According to recent news reports, the United Front’s sustained overseas efforts to collect data on diaspora-homeland linkages are being complemented by more aggressive local data-gathering drives in Tibet. Chinese authorities have reportedly harassed Tibetan families in Shigatse, Tingri, Nagchu and Kardze prefectures, urging them to give up names and details of all their known relatives in exile (RFA, July 30).

Another source recounted an incident that illustrates a different pathway by which this neutralizing force operates. A Tibetan man living in Europe was nominated as a new board candidate for the local chapter of Chushi Gangdruk.[7] He received enough votes to become a nominee, but received a call from his family in Tibet before he could participate in the next round of elections the following weekend. Chinese authorities had just visited and made cryptic remarks about the “recent political activity” of their “children abroad.” The family understood this as a veiled threat and promptly called their exiled son. He immediately withdrew his name from the slate of candidates: he, too, has been neutralized.

Conclusion

In the long run, China’s visa-as-bait strategy of targeting individuals may prove to be more effective in its efforts to demobilize the Tibetan diaspora than its community infiltration tactics. Spying for China represents such a dramatic departure from the social norm that it remains unthinkable for the vast majority of Tibetan exiles. It is a bold red line that few are willing to cross. People like Angwang, who are recruited into the ranks of China’s secret agents, are rare in the Tibetan diaspora, and his unique background shows that he is the exception that proves the rule.[8]

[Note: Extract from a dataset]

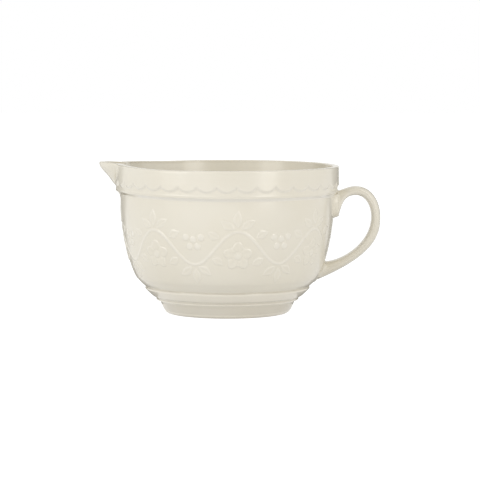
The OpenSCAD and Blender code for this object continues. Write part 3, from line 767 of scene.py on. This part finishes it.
# Below, the fillets are widest at the strap's sides, where a wet finger wiped them
at_side = np.cos(side_turn) ** 2
root_rings, root_at = strap_end(True, (1.3 - 0.5 * at_side) * mm)
foot_rings, foot_at = strap_end(False, (1.2 + 3.0 * at_side) * mm)
span = np.linspace(0, 1, 112)[1:-1]
between = []
for share in span:
    at = root_at * (1 - share) + foot_at * share
    between.append([[np.interp(at[k], path, lines[:, k, i]) for i in range(3)] for k in range(strap_sides)])
strap_rings = np.concatenate([root_rings, np.array(between), foot_rings[::-1]])
strap_ends = strap_rings[-1].mean(0), strap_rings[0].mean(0)
# Painted light and shade on the strap: lighter along the inside of the bow's upper half, a little darker
# along its outside and darker towards its foot
strap_share = np.linspace(0, 1, len(strap_rings))[:, None]
strap_shading = (0.2 * np.maximum(across, 0) - 0.8 * np.maximum(-across, 0) * fading(strap_share, 0.5, 0.5)
              + 0.28 * rising(strap_share, 0.52, 0.4))
piece("handle_glazed", *disc_solid(strap_rings, *strap_ends), cream_glaze, "cream_glaze", "handle",
      coat_and_shading=np.append(strap_shading, [0, 0]))


# Raised vine
# A band of plant relief, raised by the mould in the wall's own clay and softened by the glaze, runs
# round the belly. Its stem goes in waves from one side of the handle past the lip to the other.

relief_colour = (0.79, 0.75, 0.65)
relief_glaze = glazed("relief_glaze", relief_colour, cream_pooled_and_shaded, cream_thin_and_lit)
blossom_count = 7
wave_count = 2 * blossom_count - 1
free_angle = math.radians(24)
wave_angle = (2 * math.pi - 2 * free_angle) / wave_count
vine_z, vine_wave = 66 * mm, 15 * mm
vine_s = np.interp(vine_z, wall_line[:, 1], wall_s)
vine_r = wall_radius(vine_z)
stem_w, stem_proud = 3 * mm, 0.44 * mm


def stem_point(waves):
    """Middle of the stem after a number of half waves, as distance round and along the wall."""
    waves = np.asarray(waves, float)
    return np.stack([waves * wave_angle * vine_r, vine_s + vine_wave * np.sin(math.pi * waves)], -1)


def relief(places, lift):
    """Points on the wall from distances round and along it, lifted off it."""
    return on_wall(free_angle + places[..., 0] / vine_r, places[..., 1], lift)


stem_waves = np.linspace(0, wave_count, wave_count * 26 + 1)
stem_run = stem_point(stem_waves + 0.01) - stem_point(stem_waves - 0.01)
stem_run /= np.linalg.norm(stem_run, axis=1, keepdims=True)
stem_side = np.stack([-stem_run[:, 1], stem_run[:, 0]], 1)
stem_full = 0.4 + 0.6 * np.clip(np.minimum(4 * stem_waves, 4 * (wave_count - stem_waves)), 0, 1)
stem_across = np.linspace(-1, 1, 13)
stem_spread = 1.35 * stem_w / 2 * stem_full[:, None] * stem_across[None]
stem_lift = stem_proud * stem_full[:, None] * np.cos(math.pi / 2 * stem_across[None]) ** 1.5 - sink
stem_places = stem_point(stem_waves)[:, None] + stem_side[:, None] * stem_spread[:, :, None]
stem_top = relief(stem_places, stem_lift)
stem_under = relief(stem_places[:, ::-6], np.full((len(stem_waves), 3), -root_depth))
stem_coat = np.concatenate([-0.4 * eased(stem_lift / stem_proud), np.zeros((len(stem_waves), 3))], 1)
piece("vine_stem_glazed", *strip_solid(np.concatenate([stem_top, stem_under], 1)), relief_glaze,
      "relief_glaze", "vine_stem", coat_and_shading=stem_coat)


# Leaves
# Five leaves stand round the outside of each crest and each trough of the vine, raised in the same
# clay. Each has a sunk midrib and faint veins.

leaf_l, leaf_w, leaf_proud = 18 * mm, 7.4 * mm, 0.52 * mm
leaf_margin = 0.8 * mm
leaf_edge, leaf_rib = 2 * mm, 0.55 * mm
leaf_rows, leaf_columns = 26, 17
# Place along the wave, heading from upright and share of the length
spray = [(0.5, 0, 1.05), (0.5, 56, 1), (0.5, -56, 1), (0.17, 62, 0.8), (0.83, -62, 0.8)]
leaf_start = 0.2


def grid_solid(front, depth_points):
    """Points and faces of a thin solid: a grid of points in front, and the grid's border set back."""
    rows, columns = front.shape[:2]
    index = np.arange(rows * columns).reshape(rows, columns)
    faces = [(index[j, i], index[j, i + 1], index[j + 1, i + 1], index[j + 1, i])
             for j in range(rows - 1) for i in range(columns - 1)]
    border = np.concatenate([index[0, :-1], index[:-1, -1], index[-1, :0:-1], index[:0:-1, 0]])
    back = depth_points.reshape(-1, 3)[border]
    points = np.vstack([front.reshape(-1, 3), back, [back.mean(0)]])
    first, n = rows * columns, len(border)
    faces += [(border[i], border[(i + 1) % n], first + (i + 1) % n, first + i) for i in range(n)]
    faces += [(first + i, first + (i + 1) % n, first + n) for i in range(n)]
    return points, faces


def joined(solids):
    """One mesh from several solids, as points, faces and coats."""
    points, faces, coats, start = [], [], [], 0
    for some, those, coat_and_shading in solids:
        points.append(some)
        faces += [tuple(start + i for i in face) for face in those]
        coats.append(coat_and_shading)
        start += len(some)
    return np.vstack(points), faces, np.concatenate(coats)


def leaf(base, direction, length):
    """A leaf on the wall, from its base point in a direction."""
    along = heading(direction)
    aside = np.array([-along[1], along[0]])
    up_share = np.linspace(-leaf_margin / length, 1 + leaf_margin / length, leaf_rows)[:, None]
    side_share = np.linspace(-1, 1, leaf_columns)[None, :]
    on_leaf = np.clip(up_share, 0, 1)
    half = leaf_w / 2 * np.sin(math.pi * on_leaf) * (1.15 - 0.3 * on_leaf) + leaf_margin
    # A slight curl of the midrib to one side makes each leaf lie naturally
    curl = 0.05 * length * np.sin(math.pi * on_leaf)
    places = base + along * (length * up_share)[..., None] + aside * (side_share * half + curl)[..., None]
    to_side = (1 - np.abs(side_share)) * half
    to_tip = np.minimum(up_share, 1 - up_share) * length + leaf_margin
    from_edge = np.minimum(to_side, to_tip) / leaf_edge
    depth = eased(from_edge)
    rib = np.exp(-((side_share * half / leaf_rib) ** 2)) * eased(to_tip / (3 * mm))
    vein = 0.5 + 0.5 * np.cos(2 * math.pi * (7 * up_share - 1.1 * np.abs(side_share)))
    cup = 0.82 + 0.18 * np.abs(side_share)
    lift = leaf_proud * depth * (cup - 0.32 * rib - 0.10 * vein**3 * (1 - rib)) - sink
    points, faces = grid_solid(relief(places, lift), relief(places, np.full(lift.shape, -root_depth)))
    coat_and_shading = np.zeros(len(points))
    coat_and_shading[:lift.size] = (0.3 * fading(from_edge, 0, 0.4) - 0.4 * depth * fading(from_edge, 0.5, 1)).ravel()
    return points, faces, coat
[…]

Unlike traditional espionage, seeking access to one’s family in the ancestral homeland is part of normalized exile behavior, even if it comes at the cost of political self-censorship. In theory, the silencing of one individual voice in a broad-based grassroots movement inflicts no great loss on the collective cause. But in reality, there are significant social and political costs when a growing number of individuals use the same logic to justify their respective silence. Individual actions, no matter how insignificant, have collective consequences. What begins as the silence of an individual can end in the collective surrender of an entire movement.

The tactics and strategies discussed here are only a handful of the pathways through which the Chinese government works to divide, depoliticize, and eventually demobilize the global Tibetan diaspora. While some of its tactics are illegal, many are not. But all of them are aimed at creating a world in which transnational political activism on behalf of human rights in general, and Tibetan freedom in particular, becomes severely curtailed.

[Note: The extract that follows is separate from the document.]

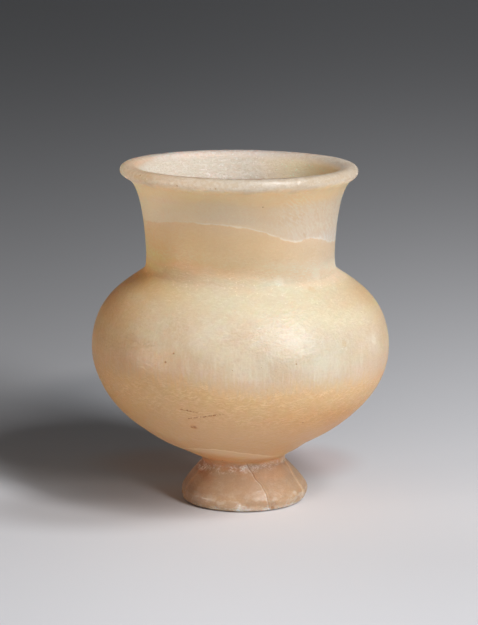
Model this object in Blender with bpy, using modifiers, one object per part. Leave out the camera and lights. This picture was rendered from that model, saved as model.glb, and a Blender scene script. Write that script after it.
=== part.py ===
"""A footed cosmetic jar with a wide neck, carved and hollowed from one block of travertine.

Metres, +Z up. The origin is on the ground, below the middle of the belly.
The jar is a turned outline with the small leans of hand work: its foot stands a little
to +X of the belly, the bowl's underside hangs a little to -X, and the mouth dips towards +X.
"""

import math

import bpy
from mathutils import Vector
from mathutils.geometry import interpolate_bezier

# Driving sizes: corners of the outline, as (distance from the axis, height above the ground).
HEIGHT = 0.1100  # of the lip, before its slope lifts one side a little
WALL = 0.0042  # thickness of the belly and the neck
GROUND = (0.0175, 0.0)  # edge of the flat underside
FOOT = (0.0207, 0.0035)  # the foot's widest line
CREASE = (0.0137, 0.0130)  # where the foot meets the bowl
FILLET = (0.0166, 0.0161)  # top of the small hollow curve that the carver left there
BOWL = (0.0350, 0.0276)  # where the bowl turns from its flat underside up to the belly
BELLY = (0.0482, 0.0510)
SHOULDER = (0.0313, 0.0759)  # the corner at the root of the neck
NECK = (0.0304, 0.0810)
LIP_ROOT = (0.0363, 0.1057)  # where the neck turns out into the lip
LIP_EDGE = (0.0382, 0.1080)  # the lip's widest line
LIP_TOP = (0.0359, HEIGHT)
MOUTH = (0.0331, 0.1093)  # the lip's inner edge
THROAT = (NECK[0] - WALL, 0.0775)  # the inside's narrowest line
HOLLOW = (BELLY[0] - WALL, BELLY[1])  # the inside's widest line
FLOOR = (0.0, 0.0203)  # the inside's lowest point

# The outline from the floor up the inside, over the lip and down the outside.
# Each stretch is a cubic curve that starts where the last one ends:
# (pull at its start, pull at its end, its end, facets along it).
OUTLINE = (
    ((0.0253, FLOOR[1]), (HOLLOW[0], 0.0388), HOLLOW, 8),
    ((HOLLOW[0], 0.0665), (THROAT[0], 0.0695), THROAT, 8),
    ((THROAT[0], 0.0950), (0.0295, 0.1057), MOUTH, 6),
    ((0.0335, 0.1098), (0.0346, HEIGHT), LIP_TOP, 3),
    ((0.0373, HEIGHT), (LIP_EDGE[0], 0.1092), LIP_EDGE, 4),
    ((LIP_EDGE[0], 0.1069), (0.0374, 0.1065), LIP_ROOT, 3),
    ((0.0312, 0.1035), (NECK[0], 0.0833), NECK, 9),
    ((NECK[0], 0.0778), (0.0306, 0.0768), SHOULDER, 3),
    ((0.0357, 0.0721), (BELLY[0], 0.0676), BELLY, 9),
    ((BELLY[0], 0.0452), (0.0454, 0.0359), BOWL, 6),
    ((0.0291, 0.0229), (0.0260, 0.0217), FILLET, 5),
    ((0.0160, 0.0157), (CREASE[0], 0.0151), CREASE, 3),
    ((CREASE[0], 0.0125), (FOOT[0], 0.0056), FOOT, 6),
    ((FOOT[0], 0.0014), (0.0188, 0.0), GROUND, 4),
    ((0.0117, 0.0), (0.0058, 0.0), (0.0, 0.0), 2),
)

AROUND = 60  # facets around the axis
MERGE_GAP = 0.00002

# How far each level stands off the axis towards +X, as (level, offset).
LEAN = (
    (0.0, 0.0010),
    (FOOT[1], 0.0014),
    (0.0080, 0.0013),
    (CREASE[1], 0.0011),
    (0.0175, -0.0002),
    (0.0210, -0.0012),
    (0.0260, -0.0006),
    (0.0420, 0.0),
    (0.1040, 0.0),
    (LIP_EDGE[1], -0.0004),
)
DIP_ANGLE = math.radians(0.4)  # slope of the mouth, down towards +X
DIP_FROM, DIP_TO = 0.0880, 0.1060  # levels between which the slope sets in


def clear_scene():
    for old in list(bpy.data.objects):
        bpy.data.objects.remove(old)


def on_profile(corner):
    """A (radius, level) pair as a point of the profile at +X."""
    return Vector((corner[0], 0.0, corner[1]))


def profile_points():
    points = [on_profile(FLOOR)]
    for start_pull, end_pull, end, facets in OUTLINE:
        pulls = on_profile(start_pull), on_profile(end_pull)
        points += interpolate_bezier(points[-1], *pulls, on_profile(end), facets + 1)[1:]
    return points


def eased(share):
    """0 to 1 with a level start and end."""
    share = min(1.0, max(0.0, share))
    return share * share * (3.0 - 2.0 * share)


def lean_at(level):
    """The offset towards +X at a level, eased between the rows of LEAN."""
    for (low, low_offset), (high, high_offset) in zip(LEAN, LEAN[1:]):
        if level <= high:
            return low_offset + (high_offset - low_offset) * eased((level - low) / (high - low))
    return LEAN[-1][1]


def hand_carved(point):
    """A point of the true turned jar, moved to where the carver left it."""
    slope = math.tan(DIP_ANGLE) * eased((point.z - DIP_FROM) / (DIP_TO - DIP_FROM))
    return Vector((point.x + lean_at(point.z), point.y, point.z - slope * point.x))


def turned(name, points, collection):
    """An object with the profile turned about Z by a Screw modifier."""
    mesh = bpy.data.meshes.new(name)
    mesh.from_pydata(points, [(i, i + 1) for i in range(len(points) - 1)], [])
    profile = bpy.data.objects.new(name, mesh)
    collection.objects.link(profile)
    screw = profile.modifiers.new("turn", "SCREW")
    screw.axis = "Z"
    screw.angle = math.tau
    screw.steps = screw.render_steps = AROUND
    screw.use_merge_vertices = True
    screw.merge_threshold = MERGE_GAP
    return profile


def finish_by_hand(jar):
    """Applies the turning, and then gives the jar the leans of hand work."""
    bpy.context.view_layer.update()
    graph = bpy.context.evaluated_depsgraph_get()
    mesh = bpy.data.meshes.new_from_object(jar.evaluated_get(graph))
    jar.modifiers.clear()
    jar.data = mesh
    for vertex in mesh.vertices:
        vertex.co = hand_carved(vertex.co)
    mesh.shade_smooth()
    mesh.set_sharp_from_angle(angle=math.radians(35.0))


def travertine():
    """Pale honey banded stone with a soft polish, which lets some light in."""
    material = bpy.data.materials.new("travertine")
    material.use_nodes = True
    shader = material.node_tree.nodes["Principled BSDF"]
    shader.inputs["Base Color"].default_value = (0.72, 0.50, 0.30, 1.0)
    shader.inputs["Roughness"].default_value = 0.4
    shader.inputs["Metallic"].default_value = 0.0
    shader.inputs["Subsurface Weight"].default_value = 0.6
    shader.inputs["Subsurface Scale"].default_value = 0.004
    return material


def main():
    clear_scene()
    collection = bpy.data.collections.new("wide_necked_jar")
    bpy.context.scene.collection.children.link(collection)
    jar = turned("jar", profile_points(), collection)
    finish_by_hand(jar)
    jar.data.materials.append(travertine())


main()
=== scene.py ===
import math

import bmesh
import bpy
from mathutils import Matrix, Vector, noise
from mathutils.geometry import interpolate_bezier


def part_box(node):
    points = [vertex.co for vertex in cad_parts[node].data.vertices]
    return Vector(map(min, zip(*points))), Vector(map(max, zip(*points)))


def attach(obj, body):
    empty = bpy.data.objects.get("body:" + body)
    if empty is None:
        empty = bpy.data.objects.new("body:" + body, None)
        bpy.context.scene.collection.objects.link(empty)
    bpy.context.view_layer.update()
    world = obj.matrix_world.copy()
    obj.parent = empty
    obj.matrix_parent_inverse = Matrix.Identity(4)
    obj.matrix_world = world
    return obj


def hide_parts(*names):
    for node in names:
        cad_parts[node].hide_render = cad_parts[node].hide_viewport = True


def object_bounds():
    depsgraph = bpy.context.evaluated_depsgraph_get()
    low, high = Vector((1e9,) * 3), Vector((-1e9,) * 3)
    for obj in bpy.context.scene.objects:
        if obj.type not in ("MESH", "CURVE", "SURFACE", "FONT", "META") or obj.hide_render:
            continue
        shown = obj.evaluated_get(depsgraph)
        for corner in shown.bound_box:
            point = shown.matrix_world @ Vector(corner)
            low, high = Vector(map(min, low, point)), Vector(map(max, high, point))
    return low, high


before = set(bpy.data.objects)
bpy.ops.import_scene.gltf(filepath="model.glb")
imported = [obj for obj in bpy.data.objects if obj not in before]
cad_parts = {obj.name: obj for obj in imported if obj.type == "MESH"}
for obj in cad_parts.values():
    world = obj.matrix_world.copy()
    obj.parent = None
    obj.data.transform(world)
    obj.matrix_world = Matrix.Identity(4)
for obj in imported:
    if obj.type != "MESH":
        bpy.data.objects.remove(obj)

# Looks of a footed jar with a wide neck, carved and hollowed from one block of banded travertine.
# Sizes in the dictionaries are millimetres on a jar 110 high; the frame's box turns them into metres.
# Angles are degrees round the jar: 0 faces the viewer (-Y), 90 is the right-hand side (+X).

cadLow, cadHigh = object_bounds()
boxLow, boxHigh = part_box("jar")

jar = {  # the true turned shape; a pair is (distance from the axis, height)
    "wall": 4.2,
    "floor": (0.0, 20.3),
    "belly": (48.2, 51.0),
    "neck": (30.4, 81.0),
    "throatHeight": 77.5,
    "lip": (38.2, 108.0),
    "foot": (20.7, 3.5),
    "crease": (13.7, 13.0),
    "insideEnds": (107.0, 109.3),  # between these heights the inside gives way to the lip
    "around": 320,  # steps round the axis
    "merge": 0.01,
    "lean": (  # (height, how far that level stands off the axis towards +X)
        (0.0, 1.0), (3.5, 1.4), (8.0, 1.3), (13.0, 1.1), (17.5, -0.2),
        (21.0, -1.2), (26.0, -0.6), (42.0, 0.0), (104.0, 0.0), (108.0, -0.4),
    ),
    "dip": 0.4,  # degrees that the mouth slopes down towards +X
    "dipHeights": (88.0, 106.0),  # between these heights the slope sets in
}
millimetre = (boxHigh.x - boxLow.x) / (2.0 * jar["belly"][0])  # the belly is the widest part

hollow = (jar["belly"][0] - jar["wall"], jar["belly"][1])
throat = (jar["neck"][0] - jar["wall"], jar["throatHeight"])

# Stretches of the outline, from the floor up the inside, over the lip and down to the ground:
# name, pull at the start, pull at the end, end, steps along it.
stretches = (
    ("bowlInside", (25.3, jar["floor"][1]), (hollow[0], 38.8), hollow, 16),
    ("shoulderInside", (hollow[0], 66.5), (throat[0], 69.5), throat, 14),
    ("neckInside", (throat[0], 95.0), (29.5, 105.7), (33.1, 109.3), 24),
    ("mouthEdge", (33.5, 109.8), (34.6, 110.0), (35.9, 110.0), 9),
    ("lipTop", (37.3, 110.0), (jar["lip"][0], 109.2), jar["lip"], 11),
    ("lipUnder", (jar["lip"][0], 106.9), (37.4, 106.5), (36.3, 105.7), 8),
    ("neck", (31.2, 103.5), (jar["neck"][0], 83.3), jar["neck"], 32),
    ("neckRoot", (jar["neck"][0], 77.8), (30.6, 76.8), (31.3, 75.9), 10),
    ("shoulder", (35.7, 72.1), (jar["belly"][0], 67.6), jar["belly"], 42),
    ("bowl", (jar["belly"][0], 45.2), (45.4, 35.9), (35.0, 27.6), 32),
    ("underBowl", (29.1, 22.9), (26.0, 21.7), (16.6, 16.1), 28),
    ("fillet", (16.0, 15.7), (jar["crease"][0], 15.1), jar["crease"], 12),
    ("foot", (jar["crease"][0], 12.5), (jar["foot"][0], 5.6), jar["foot"], 36),
    ("footEdge", (jar["foot"][0], 1.1), (20.3, 0.0), (17.5, 0.0), 14),
    ("underside", (11.7, 0.0), (5.8, 0.0), (0.0, 0.0), 6),
)
stretchNames = [row[0] for row in stretches]
mouthEdge = stretchNames.index("mouthEdge")  # the stretches before it are the inside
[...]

Tenzin Dorjee is a senior researcher at Tibet Action Institute and a PhD candidate at Columbia University.

Notes

[1] For more on the United Front Work Department, see: Alexander Bowe, “China’s Overseas United Front Work: Background and Implications for the United States,” U.S-China Economic and Security Review Commission, August 24, 2018, https://www.uscc.gov/research/chinas-overseas-united-front-work-background-and-implications-united-states.

[2] Note that this appears to be a mistranscription of the name of the controversial deity Dorje Shugden, which is often translated into Mandarin as either 多杰雄登, duojie xiongdeng, or   多杰雄天, duojie xiongtian.

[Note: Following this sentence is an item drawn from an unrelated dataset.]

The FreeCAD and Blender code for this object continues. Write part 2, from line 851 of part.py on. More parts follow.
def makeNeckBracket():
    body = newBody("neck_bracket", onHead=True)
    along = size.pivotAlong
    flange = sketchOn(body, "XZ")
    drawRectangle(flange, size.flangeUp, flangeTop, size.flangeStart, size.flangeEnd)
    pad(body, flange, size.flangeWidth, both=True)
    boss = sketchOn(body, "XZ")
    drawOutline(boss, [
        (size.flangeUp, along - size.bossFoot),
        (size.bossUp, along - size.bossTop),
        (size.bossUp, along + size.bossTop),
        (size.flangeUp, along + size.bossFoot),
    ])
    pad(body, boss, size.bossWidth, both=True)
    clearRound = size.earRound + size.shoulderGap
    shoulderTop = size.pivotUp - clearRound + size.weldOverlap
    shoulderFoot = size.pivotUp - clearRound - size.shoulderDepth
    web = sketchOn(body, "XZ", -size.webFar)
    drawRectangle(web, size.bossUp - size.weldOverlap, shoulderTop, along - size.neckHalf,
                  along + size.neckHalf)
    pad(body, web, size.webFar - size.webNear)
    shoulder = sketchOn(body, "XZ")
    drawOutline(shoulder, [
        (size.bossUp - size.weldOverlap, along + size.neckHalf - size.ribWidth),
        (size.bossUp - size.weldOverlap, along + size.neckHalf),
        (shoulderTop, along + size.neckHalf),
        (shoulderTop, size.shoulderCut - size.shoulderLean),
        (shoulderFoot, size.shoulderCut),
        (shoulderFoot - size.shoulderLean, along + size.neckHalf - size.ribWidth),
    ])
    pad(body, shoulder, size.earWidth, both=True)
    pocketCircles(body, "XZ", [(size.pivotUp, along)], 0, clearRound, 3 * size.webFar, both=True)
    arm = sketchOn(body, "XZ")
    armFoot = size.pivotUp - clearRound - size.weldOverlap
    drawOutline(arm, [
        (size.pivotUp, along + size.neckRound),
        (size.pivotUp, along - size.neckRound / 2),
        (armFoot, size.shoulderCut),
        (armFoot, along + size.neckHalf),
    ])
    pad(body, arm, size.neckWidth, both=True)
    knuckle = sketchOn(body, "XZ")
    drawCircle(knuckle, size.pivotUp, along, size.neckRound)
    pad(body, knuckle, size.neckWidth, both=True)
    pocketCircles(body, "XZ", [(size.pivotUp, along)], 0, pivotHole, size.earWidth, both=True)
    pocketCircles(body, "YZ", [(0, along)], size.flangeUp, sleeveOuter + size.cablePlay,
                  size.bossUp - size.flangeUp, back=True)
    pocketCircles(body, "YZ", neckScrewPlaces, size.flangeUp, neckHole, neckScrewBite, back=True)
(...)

Editor’s Note: The Shugden controversy refers to a sectarian divide in Tibetan Buddhism surrounding the deity Dorje Shugden, historically propitiated by a subgroup of the Geluk school, one of five major schools in Tibetan Buddhism. The worship of this deity, believed to be responsible for fueling Geluk supremacy and sectarian intolerance, has been discouraged by the Dalai Lama, who belongs to the Geluk school. This theological disagreement has caused a split within Tibetan Buddhism and resulted in significant division in the Tibetan diaspora.

[3] This account is based on multiple conversations the author had with community leaders and organizers who had interacted with Baimadajie Angwang between November 2018 to April 2019.

[4] “United States of America v. Baimadajie Angwang,” Criminal Complaint filed by the FBI, https://www.justice.gov/opa/press-release/file/1318496/download, p14.

[5] Note that there are no systematic studies of the rate at which Tibetan applications for China visas are approved, partly because many Tibetans who apply choose not to reveal that information. Nevertheless, it is common knowledge among the diaspora that a very small percentage of the applicants actually end up receiving a visa and the special permit required to visit Tibet. But even those whose applications are rejected have eventually surrendered their data to the United Front Work Department. See: “Testimony of Tenzin Dorjee, Tibet Action Institute, Before the Congressional-Executive Commission on China,” CECC, September 30, 2020, https://www.cecc.gov/sites/chinacommission.house.gov/files/documents/Dorjee%20CECC%20Testimony%20Final%20Final.pdf.

[6] “No Space Left to Run: China’s Transnational Repression of Uyghurs,” Uyghur Human Rights Project, June 23, 2021, https://uhrp.org/report/no-space-left-to-run-chinas-transnational-repression-of-uyghurs/.

[7] The specific country is purposely omitted here because naming the country might give away the identity of the individual concerned. Note that Chushi Gangdruk is a well-known political organization that once waged a guerrilla campaign against Chinese invasion in the 1950s and 1960s, but it is today a civil society group using nonviolent means to promote the Tibetan cause.

[8] There has been heated debate in the Tibetan community about the authenticity of Angwang’s claims to Tibetan identity. While he is allegedly from Gyalrong, a far-eastern Tibetan region that has undergone a degree of cultural assimilation into China, he does not appear to speak any of the standard Tibetan dialects understood in exile; he was using English or Chinese in all of his conversations with New York-based Tibetans. Both his parents work(ed) for the Chinese government and are members or former members of the Chinese Communist Party. In my interviews with people who had interacted with him, I have been able to confirm that he has an uncle who is a bona fide exiled Tibetan.